Daniel da Hora, diretor da DH,LO Creative Consultancy, acredita que o que Amir fez em Cannes foi uma espécie de “enfrentamento como catarse pessoal”, especialmente por sua história de vida. Acredita que ele não pode ser “julgado” pelo tom que usou no Palais, e declara não concordar com o que o publicitário disse. “As pessoas podem estar cansadas da propaganda chata e que interrompe. Mas toda a geração de Millenials é ávida consumidora digital, está mais conectada do que nunca e mantém relacionamento com marcas a partir de tecnologia e dispositivos. São a tecnologia e seus derivados que permitem que hoje as marcas entreguem muito mais que propaganda. Se o público mediano ainda não está totalmente conectado, é uma questão te tempo. Num espaço como o do Cannes Lions deve-se sempre olhar para a frente, nunca para trás.”
Já o ganhador do primeiro Grand Prix em Film para o Brasil, Fabio Fernandes, da F/Nazca Saatchi & Saatchi, diz que, acreditar que a propaganda é o Festival de Cannes é o mesmo que acreditar que todo jogador de futebol recebe o mesmo salário que o Messi. “Respeito o ponto de vista do Amir Kassaei, mas não concordo.
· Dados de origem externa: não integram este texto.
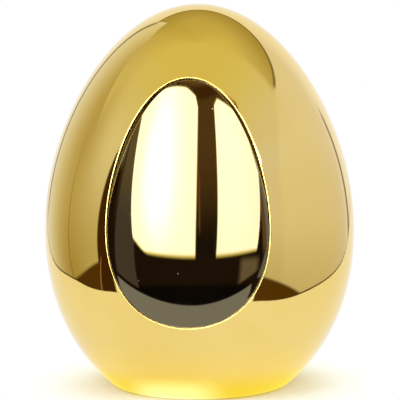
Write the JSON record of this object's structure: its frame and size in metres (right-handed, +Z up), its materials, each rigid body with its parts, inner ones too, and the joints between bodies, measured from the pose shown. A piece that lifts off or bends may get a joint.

Talvez ele esteja se referindo à prática de algumas agências, inclusive grandes corporações multinacionais, de desenvolver peças com o intuito apenas de atrair a atenção e a admiração de jurados em festivais. O dia a dia da propaganda é muito mais profundo e duro do que o glamour e a excelência de Cannes”, diz.
Na vida real, ele acredita, já existem amarras suficientes à criatividade. “As amarras são geradas justamente pela necessidade premente e, muitas vezes até exacerbada, de estarmos conectados com as vontades, as verdades, as manias, os desejos, os gostos dos consumidores. Acho que o meio termo seria o ideal.”